▶
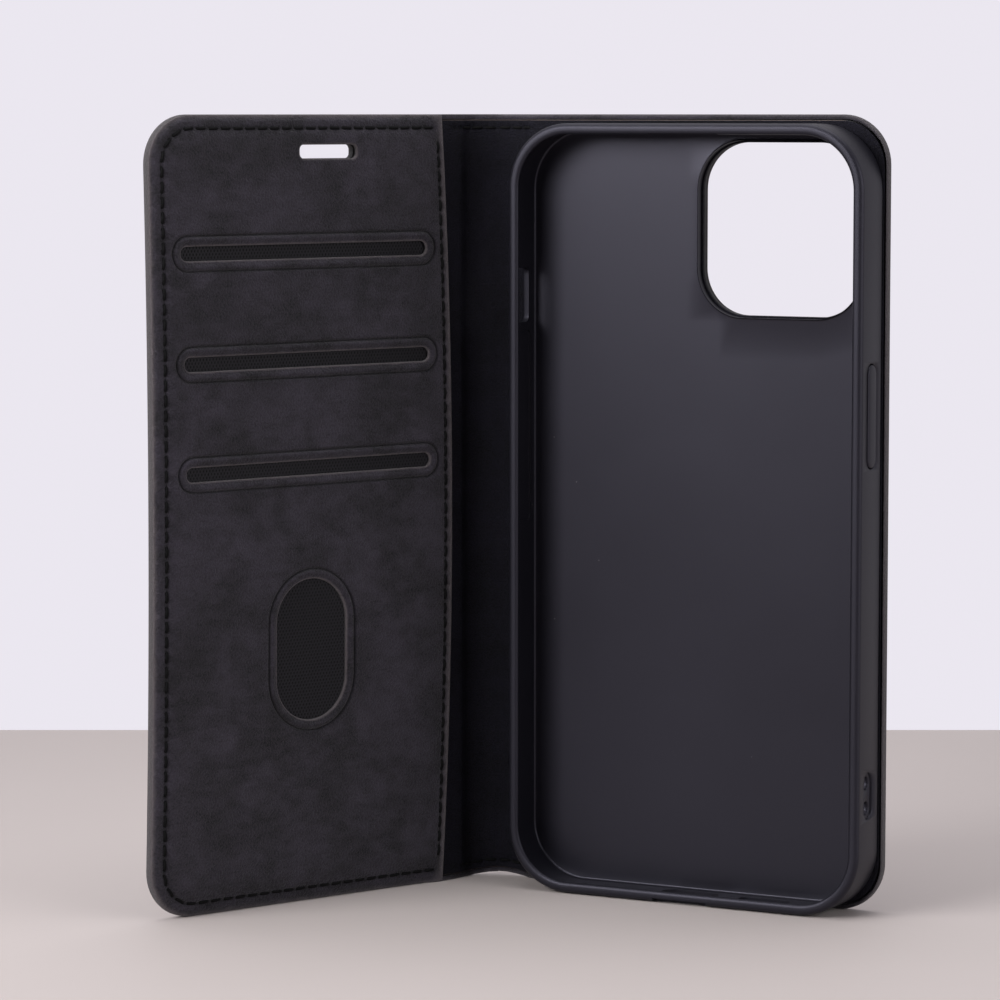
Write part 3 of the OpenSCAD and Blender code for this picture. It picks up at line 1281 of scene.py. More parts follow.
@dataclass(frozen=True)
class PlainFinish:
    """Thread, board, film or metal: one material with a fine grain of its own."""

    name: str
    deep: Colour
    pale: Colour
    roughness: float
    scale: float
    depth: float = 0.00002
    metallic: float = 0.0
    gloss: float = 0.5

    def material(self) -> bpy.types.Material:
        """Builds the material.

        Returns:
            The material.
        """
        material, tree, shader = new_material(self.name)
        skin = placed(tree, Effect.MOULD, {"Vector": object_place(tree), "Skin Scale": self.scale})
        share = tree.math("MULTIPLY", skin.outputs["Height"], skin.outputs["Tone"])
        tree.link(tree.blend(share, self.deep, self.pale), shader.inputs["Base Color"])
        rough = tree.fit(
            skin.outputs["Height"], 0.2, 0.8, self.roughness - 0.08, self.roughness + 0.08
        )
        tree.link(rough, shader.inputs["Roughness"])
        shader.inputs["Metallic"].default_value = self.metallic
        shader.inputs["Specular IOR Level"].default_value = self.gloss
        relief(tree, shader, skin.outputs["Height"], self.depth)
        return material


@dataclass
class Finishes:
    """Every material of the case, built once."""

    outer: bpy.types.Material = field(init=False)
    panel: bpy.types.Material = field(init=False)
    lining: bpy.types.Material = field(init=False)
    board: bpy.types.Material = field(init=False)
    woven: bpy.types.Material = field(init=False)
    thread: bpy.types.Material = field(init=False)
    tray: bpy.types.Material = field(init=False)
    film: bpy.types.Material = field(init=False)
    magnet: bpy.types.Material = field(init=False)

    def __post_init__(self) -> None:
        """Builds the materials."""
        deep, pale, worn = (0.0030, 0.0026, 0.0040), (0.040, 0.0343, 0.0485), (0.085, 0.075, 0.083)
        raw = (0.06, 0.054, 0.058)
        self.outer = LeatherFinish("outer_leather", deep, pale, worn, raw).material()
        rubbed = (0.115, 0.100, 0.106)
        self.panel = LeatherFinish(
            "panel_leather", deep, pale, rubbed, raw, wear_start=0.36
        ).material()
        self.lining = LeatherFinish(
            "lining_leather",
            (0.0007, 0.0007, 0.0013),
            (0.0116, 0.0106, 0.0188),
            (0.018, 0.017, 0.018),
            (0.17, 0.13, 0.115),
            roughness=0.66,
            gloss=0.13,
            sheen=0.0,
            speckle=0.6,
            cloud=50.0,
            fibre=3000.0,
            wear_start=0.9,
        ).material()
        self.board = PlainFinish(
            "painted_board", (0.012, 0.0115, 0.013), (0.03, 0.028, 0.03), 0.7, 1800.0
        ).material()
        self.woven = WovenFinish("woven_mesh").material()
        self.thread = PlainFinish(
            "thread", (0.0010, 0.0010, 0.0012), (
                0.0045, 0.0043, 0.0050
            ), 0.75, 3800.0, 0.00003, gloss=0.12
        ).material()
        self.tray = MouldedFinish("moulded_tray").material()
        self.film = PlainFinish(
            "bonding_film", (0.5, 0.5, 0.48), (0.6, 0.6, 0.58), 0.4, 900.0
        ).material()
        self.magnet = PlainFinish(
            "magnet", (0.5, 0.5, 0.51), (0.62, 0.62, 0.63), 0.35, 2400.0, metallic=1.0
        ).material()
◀
- Written instruction: Please print the material above exactly as it appears, from its first line through the line containing "material of the", inclusive, and stop there.

- Written reply:
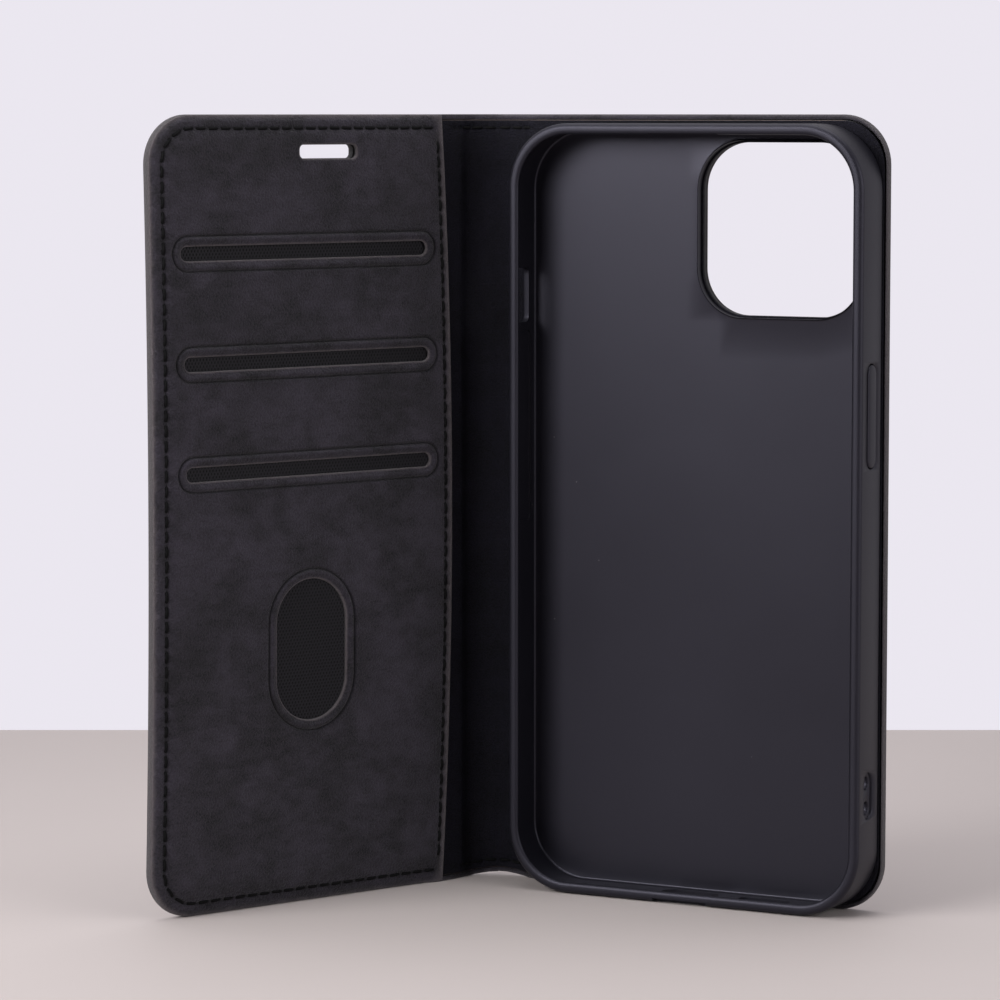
Write part 3 of the OpenSCAD and Blender code for this picture. It picks up at line 1281 of scene.py. More parts follow.
@dataclass(frozen=True)
class PlainFinish:
    """Thread, board, film or metal: one material with a fine grain of its own."""

    name: str
    deep: Colour
    pale: Colour
    roughness: float
    scale: float
    depth: float = 0.00002
    metallic: float = 0.0
    gloss: float = 0.5

    def material(self) -> bpy.types.Material:
        """Builds the material.

        Returns:
            The material.
        """
        material, tree, shader = new_material(self.name)
        skin = placed(tree, Effect.MOULD, {"Vector": object_place(tree), "Skin Scale": self.scale})
        share = tree.math("MULTIPLY", skin.outputs["Height"], skin.outputs["Tone"])
        tree.link(tree.blend(share, self.deep, self.pale), shader.inputs["Base Color"])
        rough = tree.fit(
            skin.outputs["Height"], 0.2, 0.8, self.roughness - 0.08, self.roughness + 0.08
        )
        tree.link(rough, shader.inputs["Roughness"])
        shader.inputs["Metallic"].default_value = self.metallic
        shader.inputs["Specular IOR Level"].default_value = self.gloss
        relief(tree, shader, skin.outputs["Height"], self.depth)
        return material


@dataclass
class Finishes:
    """Every material of the case, built once."""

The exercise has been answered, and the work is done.